- Tennycape Location in Nova Scotia
- Coordinates: 45°15′57″N 63°52′35″W﻿ / ﻿45.26583°N 63.87639°W
- Country: Canada
- Province: Nova Scotia
- County: Hants County
- Municipality: East Hants Municipality
- Time zone: UTC-4 (AST)
- • Summer (DST): UTC-3 (ADT)
- Canadian Postal Code: B0N
- Area code: 902
- Telephone Exchange: 883
- NTS Map: 011E05
- GNBC Code: CBLNQ

= Tennycape, Nova Scotia =

Community in Nova Scotia, Canada

Tennycape (alternatively Tenecape) is a small community in the Canadian province of Nova Scotia, located in The Municipality of the District of East Hants in Hants County. The name of the community was erroneously printed as "Tenecape" on an official map in 1955, leading to long term confusion over the spelling of the name.

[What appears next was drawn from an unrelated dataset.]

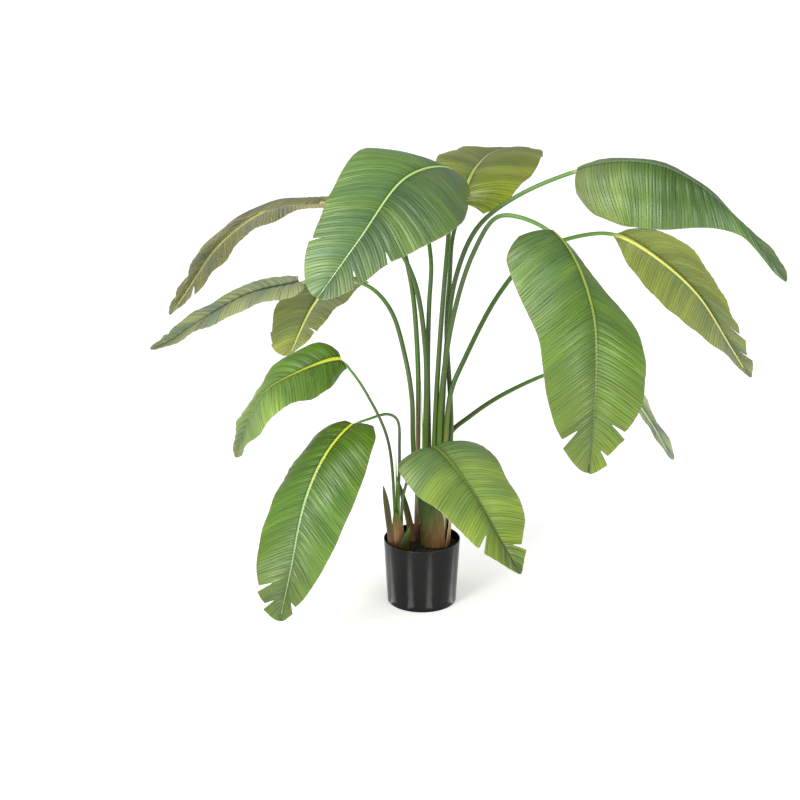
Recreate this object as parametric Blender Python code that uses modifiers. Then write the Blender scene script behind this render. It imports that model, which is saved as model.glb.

== Murder of the Little Peddler ==

On October 22, 1902, 16-year-old peddler Lion Lundore was bludgeoned to death for his watch by fellow peddler Syan Azabulley in Tennycape. This was the first documented murder in Hants County.

Both men were Assyrian peddlers passing through the village. Tennycape resident Edward Church was pursuing Syan Azabulley after he had swindled Church out of a revolver for a fake watch. Church heard the screams of the victim and upon arriving on the scene found Lion Lundore beaten with his throat cut. Azabulley then turned to chase Church, who escaped and later discovered the victim's body in an abandoned mine tunnel.

The men of the village tracked down Azabulley eating supper at the unsuspecting home of H.B. Huntley. A citizen's arrest was made by George Smith, a magistrate, along with Henry McLelland and Wilbert Lingard.

Azabulley was eventually taken to Windsor where he was sentenced to death for his crime and hanged on March 18, 1903, at 4:35am. Father Kennedy and Father Collins were both with the condemned man at the hanging.

Today, Syan Azabulley is buried in an unmarked grave in the Roman Catholic cemetery in Windsor. His victim, Lion Lundore, was buried in the Moose Brook cemetery and was known as the "Little Peddler".